Exercise directions: From the records below, copy out exactly the lines from the one containing "Continue the build123d" to the one containing "loose, -0.002)", both included. Add nothing else.

Recorded data:

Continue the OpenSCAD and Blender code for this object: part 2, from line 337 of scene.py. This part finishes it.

==

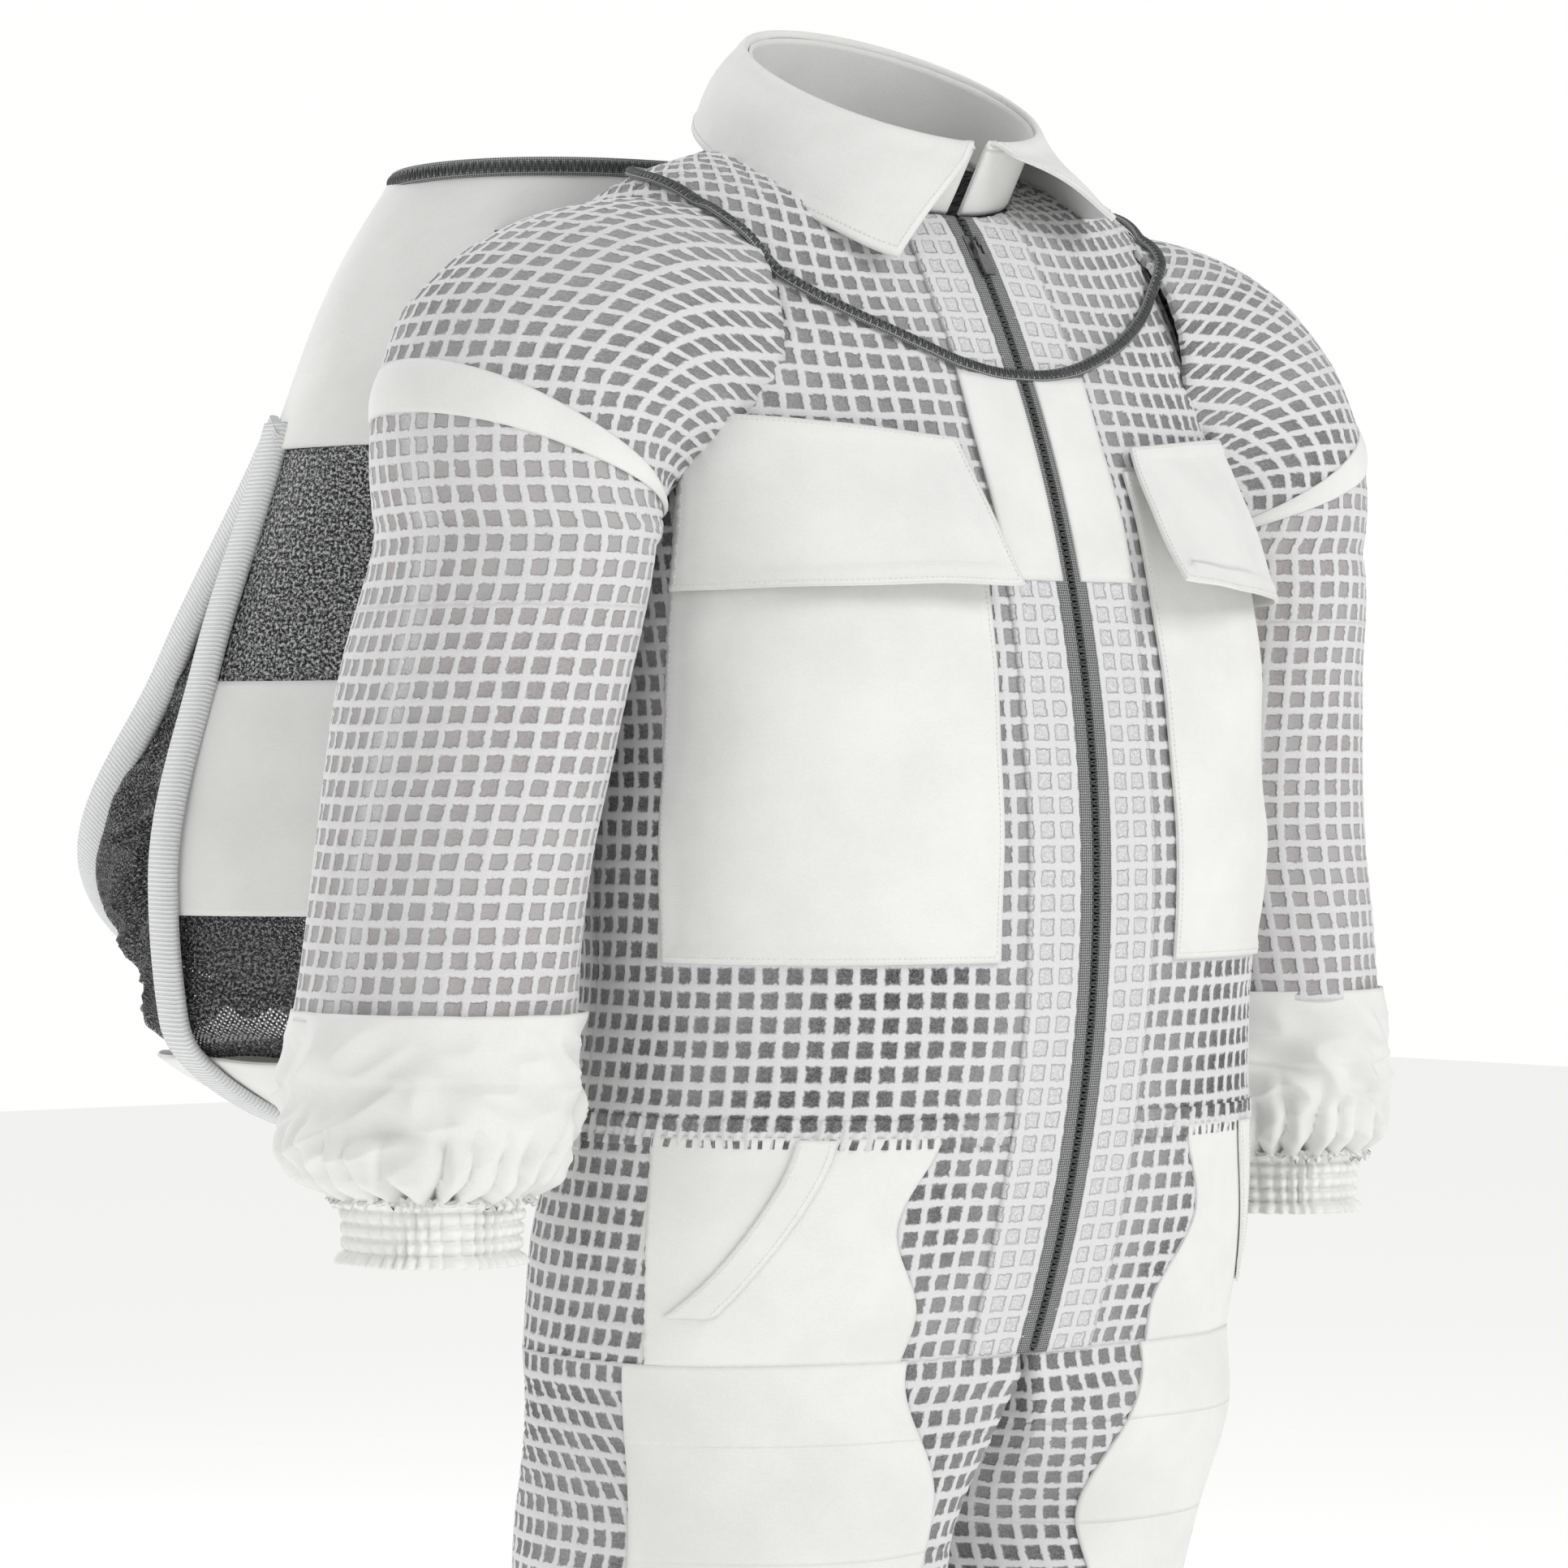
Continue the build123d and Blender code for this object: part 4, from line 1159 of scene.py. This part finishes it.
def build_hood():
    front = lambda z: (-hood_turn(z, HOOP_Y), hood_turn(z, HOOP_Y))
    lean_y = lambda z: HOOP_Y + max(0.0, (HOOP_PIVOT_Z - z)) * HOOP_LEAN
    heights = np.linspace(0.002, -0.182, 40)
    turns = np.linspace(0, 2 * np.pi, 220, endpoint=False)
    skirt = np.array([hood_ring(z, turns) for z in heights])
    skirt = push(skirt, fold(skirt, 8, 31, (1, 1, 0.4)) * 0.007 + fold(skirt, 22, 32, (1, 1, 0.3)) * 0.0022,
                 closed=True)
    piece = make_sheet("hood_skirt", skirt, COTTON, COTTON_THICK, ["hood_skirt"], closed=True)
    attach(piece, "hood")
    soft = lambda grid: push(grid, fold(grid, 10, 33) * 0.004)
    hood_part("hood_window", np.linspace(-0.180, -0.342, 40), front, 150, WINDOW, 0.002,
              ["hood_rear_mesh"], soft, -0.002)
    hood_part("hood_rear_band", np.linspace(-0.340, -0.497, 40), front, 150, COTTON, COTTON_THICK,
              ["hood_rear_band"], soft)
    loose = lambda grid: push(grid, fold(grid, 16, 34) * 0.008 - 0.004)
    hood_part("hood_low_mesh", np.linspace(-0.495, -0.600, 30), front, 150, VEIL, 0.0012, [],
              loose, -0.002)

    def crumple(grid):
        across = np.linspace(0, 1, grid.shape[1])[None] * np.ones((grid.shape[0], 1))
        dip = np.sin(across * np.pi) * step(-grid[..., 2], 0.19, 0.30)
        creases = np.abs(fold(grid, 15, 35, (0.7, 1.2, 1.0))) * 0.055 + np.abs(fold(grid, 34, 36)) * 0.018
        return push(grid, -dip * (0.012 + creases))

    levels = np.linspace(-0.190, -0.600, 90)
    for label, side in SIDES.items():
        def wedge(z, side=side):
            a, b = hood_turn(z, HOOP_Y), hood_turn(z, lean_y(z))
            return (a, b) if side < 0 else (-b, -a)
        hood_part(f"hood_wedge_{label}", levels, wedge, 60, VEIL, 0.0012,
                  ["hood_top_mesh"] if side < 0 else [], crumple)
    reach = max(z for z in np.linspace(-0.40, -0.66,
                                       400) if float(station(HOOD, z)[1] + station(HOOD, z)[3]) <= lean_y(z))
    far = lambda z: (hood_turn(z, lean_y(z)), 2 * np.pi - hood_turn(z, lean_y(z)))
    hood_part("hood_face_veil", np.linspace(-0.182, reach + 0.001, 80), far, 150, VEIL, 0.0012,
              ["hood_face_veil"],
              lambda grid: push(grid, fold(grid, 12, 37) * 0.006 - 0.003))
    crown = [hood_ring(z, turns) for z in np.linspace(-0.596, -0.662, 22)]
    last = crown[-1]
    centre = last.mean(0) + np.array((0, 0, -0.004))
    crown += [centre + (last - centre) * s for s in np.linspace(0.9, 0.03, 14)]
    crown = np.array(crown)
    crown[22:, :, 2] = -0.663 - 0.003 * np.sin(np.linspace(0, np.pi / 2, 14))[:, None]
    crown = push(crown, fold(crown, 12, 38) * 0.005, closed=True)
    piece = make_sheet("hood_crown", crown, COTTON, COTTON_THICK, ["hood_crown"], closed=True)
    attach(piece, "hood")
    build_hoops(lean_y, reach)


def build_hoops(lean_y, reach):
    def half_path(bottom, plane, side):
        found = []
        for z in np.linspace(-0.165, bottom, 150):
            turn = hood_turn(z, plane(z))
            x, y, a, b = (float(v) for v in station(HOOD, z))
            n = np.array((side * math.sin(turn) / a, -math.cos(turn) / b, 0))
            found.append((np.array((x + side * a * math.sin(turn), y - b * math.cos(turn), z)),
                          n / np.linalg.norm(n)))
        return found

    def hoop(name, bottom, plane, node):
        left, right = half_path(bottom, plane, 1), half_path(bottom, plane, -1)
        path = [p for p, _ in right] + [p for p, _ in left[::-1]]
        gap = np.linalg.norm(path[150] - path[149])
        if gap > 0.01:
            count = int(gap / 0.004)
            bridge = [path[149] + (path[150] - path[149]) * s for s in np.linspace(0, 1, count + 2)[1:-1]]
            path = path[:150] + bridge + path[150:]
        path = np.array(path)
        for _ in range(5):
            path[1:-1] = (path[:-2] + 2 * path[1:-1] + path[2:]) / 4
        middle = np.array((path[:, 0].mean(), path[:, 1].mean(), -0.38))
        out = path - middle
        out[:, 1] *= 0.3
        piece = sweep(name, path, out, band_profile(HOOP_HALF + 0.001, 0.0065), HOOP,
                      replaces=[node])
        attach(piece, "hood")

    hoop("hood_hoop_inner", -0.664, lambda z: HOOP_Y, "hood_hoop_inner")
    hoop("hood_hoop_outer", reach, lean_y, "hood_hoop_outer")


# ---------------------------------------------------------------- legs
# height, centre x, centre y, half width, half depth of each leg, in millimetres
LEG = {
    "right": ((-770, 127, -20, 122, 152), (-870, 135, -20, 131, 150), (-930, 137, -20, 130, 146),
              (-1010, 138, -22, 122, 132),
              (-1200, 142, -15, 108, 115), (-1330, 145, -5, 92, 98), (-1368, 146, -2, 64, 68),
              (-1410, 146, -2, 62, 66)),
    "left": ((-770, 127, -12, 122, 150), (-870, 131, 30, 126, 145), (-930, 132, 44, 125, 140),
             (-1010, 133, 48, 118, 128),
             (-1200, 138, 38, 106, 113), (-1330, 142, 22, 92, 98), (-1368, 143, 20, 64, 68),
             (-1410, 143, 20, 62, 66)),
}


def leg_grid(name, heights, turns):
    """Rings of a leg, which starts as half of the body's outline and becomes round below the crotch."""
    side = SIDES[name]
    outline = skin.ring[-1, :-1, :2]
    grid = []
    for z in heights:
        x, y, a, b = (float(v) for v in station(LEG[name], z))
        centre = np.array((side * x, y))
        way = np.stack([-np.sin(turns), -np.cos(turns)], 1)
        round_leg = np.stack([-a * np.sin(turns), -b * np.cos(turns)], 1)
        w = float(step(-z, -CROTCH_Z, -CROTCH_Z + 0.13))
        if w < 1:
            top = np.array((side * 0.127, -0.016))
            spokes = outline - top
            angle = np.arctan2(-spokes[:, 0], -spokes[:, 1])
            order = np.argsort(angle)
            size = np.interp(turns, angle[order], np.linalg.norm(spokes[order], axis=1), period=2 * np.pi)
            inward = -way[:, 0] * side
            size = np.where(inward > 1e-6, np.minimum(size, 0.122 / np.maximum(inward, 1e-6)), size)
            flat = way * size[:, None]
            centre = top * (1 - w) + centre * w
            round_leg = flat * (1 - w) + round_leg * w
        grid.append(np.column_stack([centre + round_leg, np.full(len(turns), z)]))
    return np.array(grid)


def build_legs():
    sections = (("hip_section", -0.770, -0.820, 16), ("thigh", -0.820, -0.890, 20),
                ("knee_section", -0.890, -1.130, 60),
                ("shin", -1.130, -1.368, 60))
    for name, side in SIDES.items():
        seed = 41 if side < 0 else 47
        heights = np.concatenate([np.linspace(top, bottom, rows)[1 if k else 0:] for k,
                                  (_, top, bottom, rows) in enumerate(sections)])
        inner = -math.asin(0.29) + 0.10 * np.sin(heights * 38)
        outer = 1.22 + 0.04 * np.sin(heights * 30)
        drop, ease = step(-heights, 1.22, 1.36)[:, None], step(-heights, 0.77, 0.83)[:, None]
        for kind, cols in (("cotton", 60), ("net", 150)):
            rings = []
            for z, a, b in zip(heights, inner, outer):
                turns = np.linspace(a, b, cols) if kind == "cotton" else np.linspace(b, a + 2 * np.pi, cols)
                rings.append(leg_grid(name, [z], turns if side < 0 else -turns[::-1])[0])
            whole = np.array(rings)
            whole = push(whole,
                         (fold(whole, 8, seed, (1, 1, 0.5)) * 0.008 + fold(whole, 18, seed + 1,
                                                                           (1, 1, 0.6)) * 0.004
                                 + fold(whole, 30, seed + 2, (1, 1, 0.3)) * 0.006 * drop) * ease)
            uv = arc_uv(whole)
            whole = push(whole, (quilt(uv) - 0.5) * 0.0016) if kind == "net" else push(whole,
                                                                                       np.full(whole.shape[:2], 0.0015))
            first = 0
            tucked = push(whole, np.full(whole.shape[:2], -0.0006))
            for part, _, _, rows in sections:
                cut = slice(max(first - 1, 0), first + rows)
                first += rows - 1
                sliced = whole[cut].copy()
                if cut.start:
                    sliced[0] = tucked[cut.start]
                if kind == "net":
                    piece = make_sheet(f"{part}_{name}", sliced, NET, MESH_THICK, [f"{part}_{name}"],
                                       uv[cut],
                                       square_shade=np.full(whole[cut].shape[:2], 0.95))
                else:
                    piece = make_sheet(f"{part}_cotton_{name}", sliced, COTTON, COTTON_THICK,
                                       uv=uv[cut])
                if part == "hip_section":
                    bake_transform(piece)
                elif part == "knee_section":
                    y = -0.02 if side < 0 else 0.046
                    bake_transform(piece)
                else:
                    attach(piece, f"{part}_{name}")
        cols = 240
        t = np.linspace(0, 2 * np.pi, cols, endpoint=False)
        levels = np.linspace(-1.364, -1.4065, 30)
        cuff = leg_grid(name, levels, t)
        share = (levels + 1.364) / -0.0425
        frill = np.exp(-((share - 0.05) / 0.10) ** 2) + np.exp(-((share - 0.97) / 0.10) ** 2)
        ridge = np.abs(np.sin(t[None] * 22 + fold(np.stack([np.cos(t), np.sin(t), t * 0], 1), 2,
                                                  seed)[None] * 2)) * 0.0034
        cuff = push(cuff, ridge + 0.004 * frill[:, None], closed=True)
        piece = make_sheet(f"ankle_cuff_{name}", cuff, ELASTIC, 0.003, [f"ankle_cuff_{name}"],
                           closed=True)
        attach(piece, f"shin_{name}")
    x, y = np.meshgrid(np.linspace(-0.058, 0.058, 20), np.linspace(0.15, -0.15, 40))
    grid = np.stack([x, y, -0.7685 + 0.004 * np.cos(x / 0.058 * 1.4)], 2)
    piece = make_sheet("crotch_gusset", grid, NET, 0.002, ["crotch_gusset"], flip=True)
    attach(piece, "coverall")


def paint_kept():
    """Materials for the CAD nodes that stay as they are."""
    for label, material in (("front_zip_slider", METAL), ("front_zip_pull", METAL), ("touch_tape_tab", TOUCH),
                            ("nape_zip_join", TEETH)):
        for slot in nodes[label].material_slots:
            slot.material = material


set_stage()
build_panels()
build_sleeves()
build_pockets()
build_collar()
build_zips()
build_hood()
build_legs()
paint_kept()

Solution for this task:
Continue the build123d and Blender code for this object: part 4, from line 1159 of scene.py. This part finishes it.
def build_hood():
    front = lambda z: (-hood_turn(z, HOOP_Y), hood_turn(z, HOOP_Y))
    lean_y = lambda z: HOOP_Y + max(0.0, (HOOP_PIVOT_Z - z)) * HOOP_LEAN
    heights = np.linspace(0.002, -0.182, 40)
    turns = np.linspace(0, 2 * np.pi, 220, endpoint=False)
    skirt = np.array([hood_ring(z, turns) for z in heights])
    skirt = push(skirt, fold(skirt, 8, 31, (1, 1, 0.4)) * 0.007 + fold(skirt, 22, 32, (1, 1, 0.3)) * 0.0022,
                 closed=True)
    piece = make_sheet("hood_skirt", skirt, COTTON, COTTON_THICK, ["hood_skirt"], closed=True)
    attach(piece, "hood")
    soft = lambda grid: push(grid, fold(grid, 10, 33) * 0.004)
    hood_part("hood_window", np.linspace(-0.180, -0.342, 40), front, 150, WINDOW, 0.002,
              ["hood_rear_mesh"], soft, -0.002)
    hood_part("hood_rear_band", np.linspace(-0.340, -0.497, 40), front, 150, COTTON, COTTON_THICK,
              ["hood_rear_band"], soft)
    loose = lambda grid: push(grid, fold(grid, 16, 34) * 0.008 - 0.004)
    hood_part("hood_low_mesh", np.linspace(-0.495, -0.600, 30), front, 150, VEIL, 0.0012, [],
              loose, -0.002)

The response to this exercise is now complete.